0 1194526 99442 6494 22 0
CPU times: user 1.73 s, sys: 8.36 ms, total: 1.73 s
Wall time: 1.73 s


In [10]:
%%time
# Takes only domains with three or more levels.
aol_unique_reduced = []
aol_unique_reduced.extend(size_3)
aol_unique_reduced.extend(size_4)
aol_unique_reduced.extend(size_5)

CPU times: user 1.98 ms, sys: 3.32 ms, total: 5.29 ms
Wall time: 5.14 ms


In [11]:
print(len(aol_unique_reduced))

105958


## Multiprocessing

In [12]:
# Setup of multiprocessing library for multithreaded domain matching.
data1 = None
data2 = None

def init(_data1,_data2):
    global data1
    data1 = _data1
    global data2
    data2 = _data2

pool_size = multiprocessing.cpu_count() * 1

os.system('taskset -cp 0-%d %s' % (pool_size, os.getpid()))
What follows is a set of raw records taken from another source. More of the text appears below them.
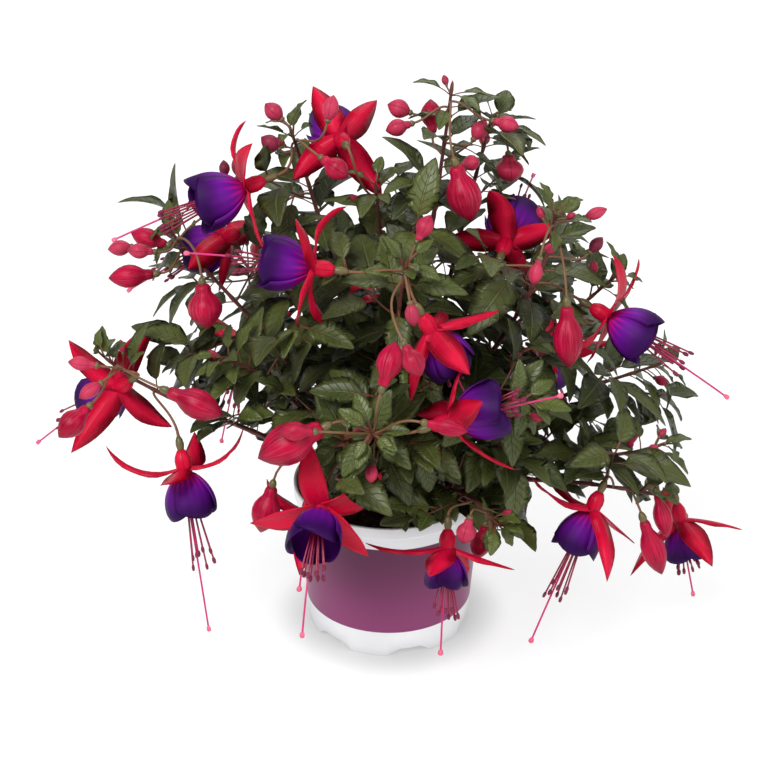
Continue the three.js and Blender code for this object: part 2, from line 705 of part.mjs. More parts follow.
// The bell's radius at a share of its length: it fills out and then draws in towards its mouth.
function bellRadius({ bell }, share) {
  const widening = Math.sin((Math.PI / 2) * Math.min(1, share / bloom.bellWidest) ** 0.8);
  const closing = Math.max(0, share - bloom.bellWidest) / (1 - bloom.bellWidest);
  return bell * bloom.corollaRadius * (0.17 + 0.86 * widening - bloom.bellClosing * closing ** 2);
}

// One petal of the bell, a curved sheet that widens from a point in the collar. One edge lies under a
// neighbour and the other over the next. Its faces share the rim, and their inner points stand apart.
function makePetal(frame, i) {
  const columns = 3;
  const rowShares = [0.3, 0.66, 1];
  const middle = frame.turn + 45 + i * 90;
  const points = [bloomPoint(frame, bloom.collar * 0.4, bloom.collarRadius * 0.4, middle)];
  const numberOf = {};
  rowShares.forEach((rowShare, r) => {
    for (let c = 0; c <= columns; c++) {
      const out = (2 * c) / columns - 1;
      const share = rowShare < 1 ? rowShare : 1 - bloom.petalArch * out * out;
      const radius = bellRadius(frame, share) + out * bloom.petalLap;
      const along = bloom.seat + share * bloom.corolla * frame.bell;
      const place = (offset) => bloomPoint(frame, along, radius + offset, middle + out * bloom.petalSpan);
      const isInside = rowShare < 1 && c > 0 && c < columns;
      numberOf[`${r},${c},1`] = points.length;
      numberOf[`${r},${c},-1`] = points.length + (isInside ? 1 : 0);
      if (isInside) points.push(place(bloom.petalThick / 2), place(-bloom.petalThick / 2));
      else points.push(place(0));
    }
  });
  const index = [];
  for (let c = 0; c < columns; c++) {
    for (const face of [1, -1]) {
      const corner = (r, dc) => numberOf[`${r},${c + dc},${face}`];
      const split = [0, corner(0, 0), corner(0, 1)];
      for (let r = 0; r < rowShares.length - 1; r++) {
        const [a, b] = [corner(r, 0), corner(r, 1)];
        const [under, aside] = [corner(r + 1, 0), corner(r + 1, 1)];
        const slantsDown = (r === 0) === c < columns / 2;
        if (slantsDown) split.push(b, a, aside, a, under, aside);
        else split.push(b, a, under, b, under, aside);
      }
      index.push(...(face === 1 ? split : split.reverse()));
    }
  }
  const geometry = new THREE.BufferGeometry().setFromPoints(points);
  geometry.setIndex(index);
  return solidOf(geometry);
}

function makeCorolla(frame) {
  const turns = [0, 60, 120, 180, 240, 300];
  const ring = (along, radius) => turns.map((turn) => bloomPoint(frame, along, radius, turn));
  const collar = ringBody([
    ring(bloom.seat, bloom.collarRadius * 0.7),
    ring(bloom.collar, bloom.collarRadius),
  ]);
  const hole = ringBody([ring(-1, bloom.collarHole), ring(bloom.collar + 2, bloom.collarHole)]);
  const petals = Array.from({ length: bloom.petals }, (_, i) => makePetal(frame, i));
  return wasm.Manifold.union([collar, ...petals]).subtract(hole);
}

// Where the stamens and the pistil run: apart from the end of their bundle. The pistil comes last.
function threadPaths(frame, count) {
  const draw = draws(Math.round(frame.throat.x * 7 + frame.throat.z * 13 + 9000));
  return Array.from({ length: count + 1 }, (_, i) => {
    const isPistil = i === count;
    const length = frame.pistil * (isPistil ? 1 : bloom.stamenShare * draw(0.86, 1.12));
    const degrees = frame.turn + 20 + (i * 360) / (count + 1);
    const spread = isPistil ? 2 : draw(5, 8);
    const sag = frame.sag * (length / bloom.pistil) ** 2;
    const start = bloom.bundle - 1.5;
    return [0, 0.4, 0.93, 1].map((share) => {
      const radius = 1.05 + (spread - 1.05) * share;
      return bloomPoint(frame, start + share * (length - start), radius, degrees).addScaledVector(
        up,
        -sag * share * share,
      );
    });
  });
}

function makeHeart(frame) {
  const place = (along) => bloomPoint(frame, along, 0, 0);
  const tubeRadii = [0.62, 1, 0.84].map((share) => share * bloom.tubeRadius * frame.size);
  const tube = roundBody([-1, -0.5, 0].map((share) => place(share * bloom.tube)), tubeRadii, 6);
  const bundleRadius = bloom.bundleRadius * frame.size;
  const bundle = roundBody([place(-2), place(bloom.bundle)], [bundleRadius, bundleRadius], 6);
  const threads = threadPaths(frame, bloom.stamens).map((path, i) => {
    const isPistil = i === bloom.stamens;
    const swelling = isPistil ? [1.7, 1.2] : [1.15, 0];
    return roundBody(path, [bloom.filament, bloom.filament, ...swelling], 3);
  });
  const sepals = frame.sepals.map((sepal) => makeSepal(frame, sepal));
  return wasm.Manifold.union([tube, bundle, ...threads, ...sepals]);
}

// The room that a whole bloom takes.
function claimBloom(frame, owner) {
  frame.sepals.forEach((sepal) => {
    const half = (share) => sepalHalf(share, frame.size);
    taken.push(claim(bladePoints(sepalLine(frame, sepal), half, 0.16, 10, 3), room.petal, owner));
  });
  const bell = [];
  for (let share = 0.1; share <= 1; share += 0.15) {
    for (let degrees = 0; degrees < 360; degrees += 24) {
      bell.push(bloomPoint(frame, share * bloom.corolla * frame.bell, bellRadius(frame, share), degrees));
    }
  }
  taken.push(claim(bell, room.petal, owner));
  const axis = pointsBetween(bloomPoint(frame, -bloom.tube - bloom.ovary, 0, 0), frame.throat, 4);
  taken.push(claim(axis, bloom.tubeRadius, owner));
  threadPaths(frame, 8).forEach((path) => {
    const points = path.slice(1).flatMap((p, i) => pointsBetween(path[i], p, 3));
    taken.push(claim(points, room.thread, owner));
  });
}

// ---------------------------------------------------------------- leaves

// Half width of a leaf at a share of its whole length, stalk included.
function leafHalf(share, length) {
  const blade = (share * (length + leaf.petiole) - leaf.petiole) / length;
  if (blade <= 0) return leaf.petioleHalf;
  const width = leaf.halfWidth * (length / leaf.length);
  return leaf.petioleHalf + width * Math.sin(Math.PI * Math.min(1, blade) ** 0.82) ** 0.9;
}

// The arc of a leaf that grows out of a stem, lengthened by its stalk. Its face turns to the light.
function leafLine({ at, way, across }, length, turn, slope, droop, bend) {
  const out = around(way, across, turn);
  const along = out.multiplyScalar(Math.sin(slope)).addScaledVector(way, Math.cos(slope));
  along.addScaledVector(up, -droop).normalize();
  const face = vector(at.x * 0.006, at.y * 0.006, 1);
  face.addScaledVector(along, -face.dot(along)).normalize();
  return { root: at, along, face, length: length + leaf.petiole, bend };
}

function makeLeaf({ line, length, draw }) {
  const junction = leaf.petiole / (length + leaf.petiole);
  const shares = length > 38 ? [0.02, 0.26, 0.52, 0.8] : [0.03, 0.36, 0.72];
  const stations = shares.map((blade, i) => {
    const share = junction + blade * (1 - junction);
    const half = leafHalf(share, length);
    const lift = leaf.fold * half;
    const wave = (i % 2 ? 1 : -1) * leaf.wave * Math.min(1, half / 6);
    return { share, half, left: lift + wave * draw(0.3, 1), right: lift - wave * draw(0.3, 1) };
  });
  return bladeBody(line, stations, leaf.thick);
}

// Whether a point is too near the pot or the soil, or below the hem.
function isTooLow({ x, y, z }) {
  const r = Math.sqrt(x * x + y * y);
  const [, level] = hem.findLast(([from]) => x >= from);
  if (z < level - hemSlope * y) return true;
  return r < pot.rimRadius + 4 && z < (r < pot.rimRadius - 5 ? soil.level + 7 : pot.height + 4);
}

// Whether a point is in front of the heart of a bloom, which hangs in the open.
function hidesBloom(point) {
  return bloomFrames.some((frame) => {
    const away = point.clone().sub(bloomPoint(frame, room.heart, 0, 0));
    const ahead = away.dot(viewer);
    return ahead > 0 && ahead < room.ahead && away.addScaledVector(viewer, -ahead).length() < room.around;
  });
}

// One leaf at a place on a stem. It tries a few turns, slopes and droops, a little smaller each
// time, and keeps the first that is clear.
function growLeaf(frame, owner, seed, turn, length, slope) {
  const draw = draws(seed);
  const firstTurn = turn + draw(-0.3, 0.3);
  const firstSlope = slope + draw(-0.15, 0.15);
  const firstLength = length * draw(0.85, 1.08);
  for (let attempt = 0; attempt < leaf.attempts; attempt++) {
    const swing = Math.ceil(attempt / 2) * (attempt % 2 ? 0.3 : -0.3);
    const smaller = firstLength * (1 - 0.04 * attempt);
    const droop = draw(0.02, 0.4);
    const bend = draw(0.35, 1.15);
    const line = leafLine(frame, smaller, firstTurn + swing, firstSlope - 0.04 * attempt, droop, bend);
    const start = (leaf.petiole + 0.12 * smaller) / (leaf.petiole + smaller);
    const half = (share) => leafHalf(share, smaller);
    const rows = Math.max(4, Math.ceil(smaller / 4));
    const points = bladePoints(line, half, start, rows, smaller > 30 ? 5 : 3);
    const thing = claim(points, room.blade, owner);
    if (!points.some(isTooLow) && !points.some(hidesBloom) && isClear(thing)) {
      taken.push(thing);
      return { line, length: smaller, draw };
    }
  }
  return null;
}

// Leaves stand in crossed pairs, closer together and smaller towards the tip.
function growLeaves({ frames }, number) {
  const found = [];
  let toTip = 4;
  for (let pair = 0; toTip < frames[0].toTip - leaf.firstAt; pair++) {
    const frame = frames.findLast((one) => one.toTip >= toTip);
    const grown = Math.min(1, toTip / leaf.growth);
    const length = leaf.length * (0.34 + 0.66 * Math.sqrt(grown));
    for (let side = 0; side < 2; side++) {
      const seed = number * 1000 + pair * 10 + side + 1;
      const turn = (pair % 2) * (Math.PI / 2) + side * Math.PI + number;
      const slope = 1.1 - 0.35 * (1 - grown);
      const one = growLeaf(frame, `leaf ${seed}`, seed, turn, length, slope);
      if (one) found.push(one);
    }
    toTip += leaf.spacingHigh + (leaf.spacingLow - leaf.spacingHigh) * grown;
  }
  return found;
}

// ---------------------------------------------------------------- growth

shoots.forEach((shoot) => {
  shoot.frames = stemFrames(shoot);
  shoot.parts = [makeStem(shoot)];
  taken.push(claim(shoot.frames.map(({ at }) => at), room.stem, shoot.name));
});

const bloomFrames = blooms.map(bloomFrame);
bloomFrames.forEach((frame, i) => claimBloom(frame, `bloom ${i}`));
bloomFrames.forEach(growBloomStalk);
largeBuds.forEach(growLargeBud);
shoots.forEach(growTipBuds);
shoots.forEach((shoot, number) => {
  const carried = growLeaves(shoot, number).filter(({ length }) => length >= leaf.least);
  shoot.parts.push(...carried.map(makeLeaf));
});

// ---------------------------------------------------------------- the object

const white = new THREE.MeshStandardMaterial({ color: 0xf1f2f4, roughness: 0.4, metalness: 0 });
const peat = new THREE.MeshStandardMaterial({ color: 0x2b1d14, roughness: 0.95, metalness: 0 });
const leafy = new THREE.MeshStandardMaterial({ color: 0x3a4a2c, roughness: 0.55, metalness: 0 });
const red = new THREE.MeshStandardMaterial({ color: 0xc9102f, roughness: 0.45, metalness: 0 });
const violet = new THREE.MeshStandardMaterial({ color: 0x37116e, roughness: 0.5, metalness: 0 });

const plant = new THREE.Group();
function add(name, solid, material) {
  const mesh = new THREE.Mesh(geometryOf(solid.asOriginal().simplify(sliver)), material);
  mesh.name = name;
  plant.add(mesh);
}

add("pot", makePot(), white);
add("soil", makeSoil(shoots.map(stemHole)), peat);
shoots.forEach((shoot) => add(`shoot_${shoot.name}`, wasm.Manifold.union(shoot.parts), leafy));
bloomFrames.forEach((frame, i) => {
  const number = String(i + 1).padStart(2, "0");
  add(`bloom_${number}_red`, makeHeart(frame), red);
  add(`bloom_${number}_corolla`, makeCorolla(frame), violet);
});

export default plant;
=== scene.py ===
import math

import bmesh
import bpy
import numpy as np
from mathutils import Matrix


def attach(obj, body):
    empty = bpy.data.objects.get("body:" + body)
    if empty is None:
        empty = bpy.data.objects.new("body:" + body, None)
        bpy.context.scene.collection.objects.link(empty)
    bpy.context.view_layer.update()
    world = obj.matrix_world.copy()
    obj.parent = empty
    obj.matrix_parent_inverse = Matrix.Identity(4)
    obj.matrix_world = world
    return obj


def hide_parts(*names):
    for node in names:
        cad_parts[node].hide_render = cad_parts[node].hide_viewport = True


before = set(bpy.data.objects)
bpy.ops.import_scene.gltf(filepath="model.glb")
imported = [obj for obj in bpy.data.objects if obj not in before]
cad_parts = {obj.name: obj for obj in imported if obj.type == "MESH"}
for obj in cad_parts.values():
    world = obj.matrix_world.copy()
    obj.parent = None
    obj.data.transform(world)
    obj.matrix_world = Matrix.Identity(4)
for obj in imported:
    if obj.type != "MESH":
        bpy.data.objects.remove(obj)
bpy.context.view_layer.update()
scene = bpy.context.scene
millimetre = 0.001
print("frame loaded:", len(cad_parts), "nodes")


# Small tools

def vec(*numbers):
    return np.array(numbers, float)


def unit(v):
    return v / math.sqrt(v @ v)


def away(a, b):
    return math.sqrt((a - b) @ (a - b))


def lerp(a, b, share):
    return a + (b - a) * share


def around(way, across, turn):  # the direction at a turn round a way
    return across * math.cos(turn) + np.cross(way, across) * math.sin(turn)


def bezier(a, b, c, d, count):
    shares = [i / count for i in range(count + 1)]
    return [a * (1 - t) ** 3 + b * 3 * t * (1 - t) ** 2 + c * 3 * t * t * (1 - t) + d * t**3 for t in shares]


def pointsBetween(a, b, step):
    count = max(1, math.ceil(away(a, b) / step))
    return [lerp(a, b, i / count) for i in range(count + 1)]


def draws(seed):  # repeatable draws: each thing that is placed has a generator of its own
    span = 2147483647
    state = [(seed * 7919 + 104729) % span]

    def draw(low, high):
        state[0] = state[0] * 16807 % span
        return low + (high - low) * state[0] / span

    return draw


up = vec(0, 0, 1)


# Node trees

class NodeValue:
    # a socket that takes part in sums, through Math nodes
    def __init__(self, plan, socket):
        self.plan = plan
        self.socket = socket

    def of(self, operation, other=0.0, swapped=False):
        first, second = (other, self) if swapped else (self, other)
        return self.plan.add("ShaderNodeMath", {"operation": operation}, {0: first, 1: second})

    def __add__(self, other):
        return self.of("ADD", other)

    def __sub__(self, other):
        return self.of("SUBTRACT", other)

    def __rsub__(self, other):
        return self.of("SUBTRACT", other, True)

    def __mul__(self, other):
        return self.of("MULTIPLY", other)

    def __truediv__(self, other):
        return self.of("DIVIDE", other)

    def __pow__(self, other):
        return self.of("POWER", other)

    __radd__ = __add__
    __rmul__ = __mul__


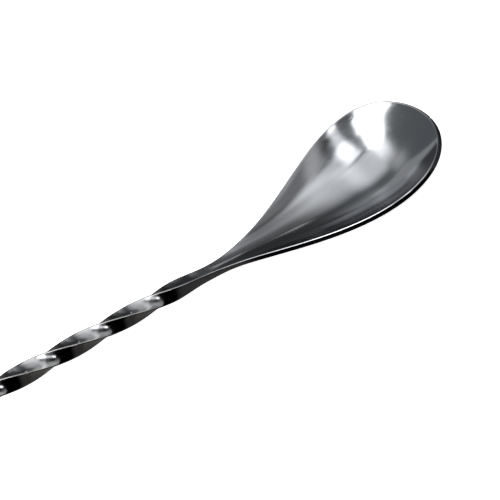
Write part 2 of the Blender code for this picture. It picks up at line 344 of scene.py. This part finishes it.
def bowl_ribs():
    """Points of all ribs, with the edge rounded at the top and at the foot of the cut face."""
    x, normal, outward, cut = rim_frame()
    sheet = thickness(x)[:, None]
    r = BAR_CORNER + (RIM_RADIUS - BAR_CORNER) * smoothstep((BASE_X - JOINT) / ROUNDING_LENGTH)[:, None]
    turn_angle = np.arccos(np.clip(dot(normal, cut), -1, 1))
    tip = r * np.tan(turn_angle / 2)
    inset = (1 - tip / np.linalg.norm(outward, axis=-1, keepdims=True))[:, 0]

    inner, outer = [], []
    for k in range(RIB_STEPS + 1):
        point, point_normal, point_x, _ = inner_frame(inset * k / RIB_STEPS)
        inner.append(point)
        outer.append(point - point_normal * thickness(point_x)[:, None])
    cosine, sine = np.cos(turn_angle), np.sin(turn_angle)
    sheet_out = unit(cut - cosine * normal)
    top_corner = inner[-1] + sheet_out * tip
    foot_corner = top_corner - sheet * (normal - sheet_out * cosine / sine)
    upper = top_corner - r * (normal + cut) / (1 + cosine)
    lower = foot_corner + r * (normal - cut) / (1 - cosine)
    edge = []
    for k in range(1, EDGE_STEPS + 1):
        a = turn_angle * k / EDGE_STEPS
        edge.append(upper + r * (np.cos(a) * normal + np.sin(a) * sheet_out))
    for k in range(1, CUT_STEPS):
        edge.append(upper + r * cut + (lower - upper) * k / CUT_STEPS)
    for k in range(EDGE_STEPS):
        a = turn_angle + (math.pi - turn_angle) * k / EDGE_STEPS
        edge.append(lower + r * (np.cos(a) * normal + np.sin(a) * sheet_out))
    outer[-1] = lower - r * normal
    return np.array(inner + edge + outer[::-1])


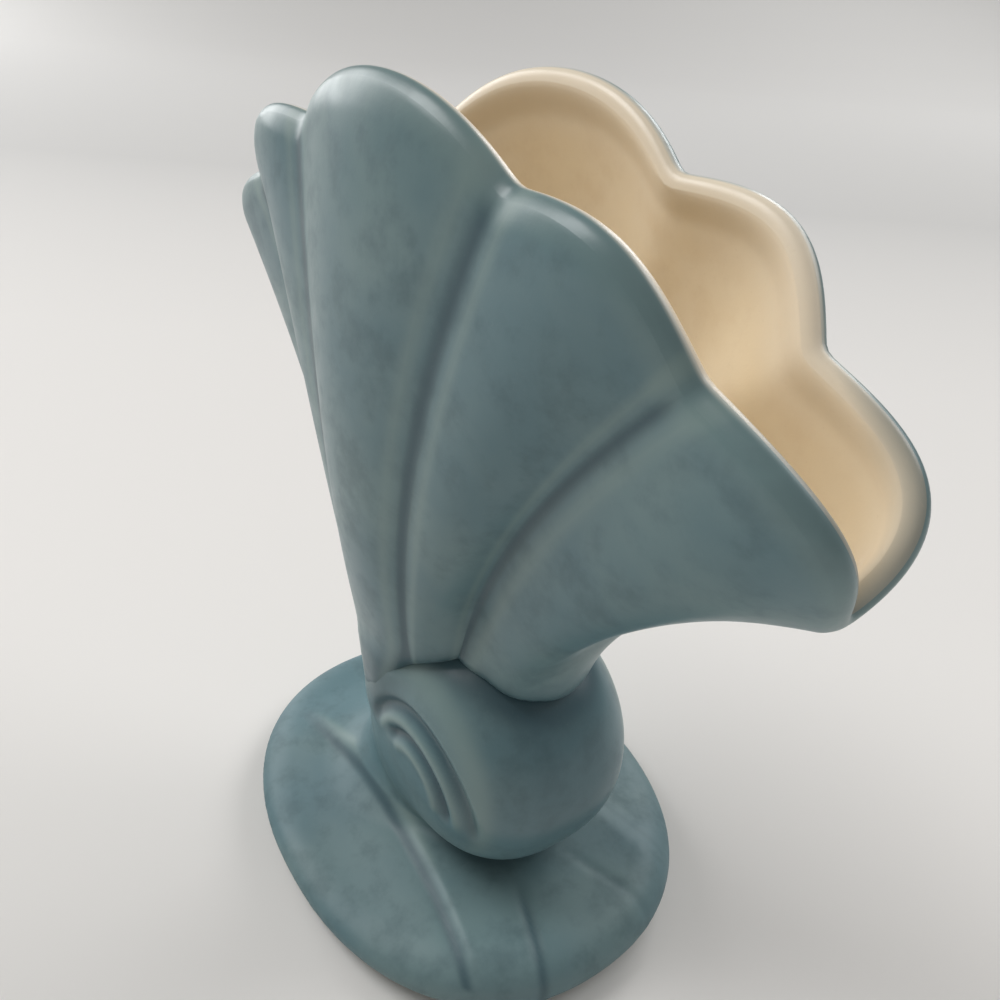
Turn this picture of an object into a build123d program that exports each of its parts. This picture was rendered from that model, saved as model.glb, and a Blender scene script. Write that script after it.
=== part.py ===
from build123d import *
from math import cos, pi, radians, sin
import os

# Fan vase of slip-cast, glazed earthenware: a fluted fan-shaped bowl that
# grows out of a carved scroll, on a rounded oblong foot.
# Millimetres, +Z up. X runs along the wide mouth, Y from face to face.
# The origin is on the table, under the middle of the fan's mouth.
# Names that end in share or shares are proportions, all others are lengths
# or angles in degrees.

# Walls and glaze
wall = 5.6
lining_thickness = 0.9
lip_crown = 2.2
lip_side_share = 0.15
lip_side_rise_share = 0.7

# Rim of the fan, one quarter of it: crests of the lobes and cusps between them
vase_height = 203.0
rim_centre_half_depth = 25.4
rim_inner_cusp_x = 37.5
rim_inner_cusp_half_depth = 21.9
rim_inner_cusp_height = 189.8
rim_side_lobe_x = 64.4
rim_side_lobe_half_depth = 22.4
rim_side_lobe_height = 186.5
rim_outer_cusp_x = 77.5
rim_outer_cusp_half_depth = 17.0
rim_outer_cusp_height = 170.8
rim_end_lobe_x = 100.0
rim_end_lobe_half_depth = 14.3
rim_end_lobe_height = 156.6
mouth_end_x = 99.8
mouth_end_height = 134.5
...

jobs_count = pool_size * 10

n = round(len(aol_unique_reduced)/jobs_count)
l = [list(aol_unique_reduced)[i:i + n] for i in range(0, len(list(aol_unique_reduced)), n)]

def job(l):
    topics_unique = set(topics['domain'].to_list())
    topics_unique_re = [re.compile('.*\.'+case) for case in topics_unique]
    full = []
    partial = {}
    for dom in l:
        # Appends domain from AOL-treated dataset if also in the aggregated Citizen Lab test list.
        if dom in topics_unique:
            full.append(dom)
        # Tries to perform a partial match otherwise, i.e. map a subdomain to the respective domain.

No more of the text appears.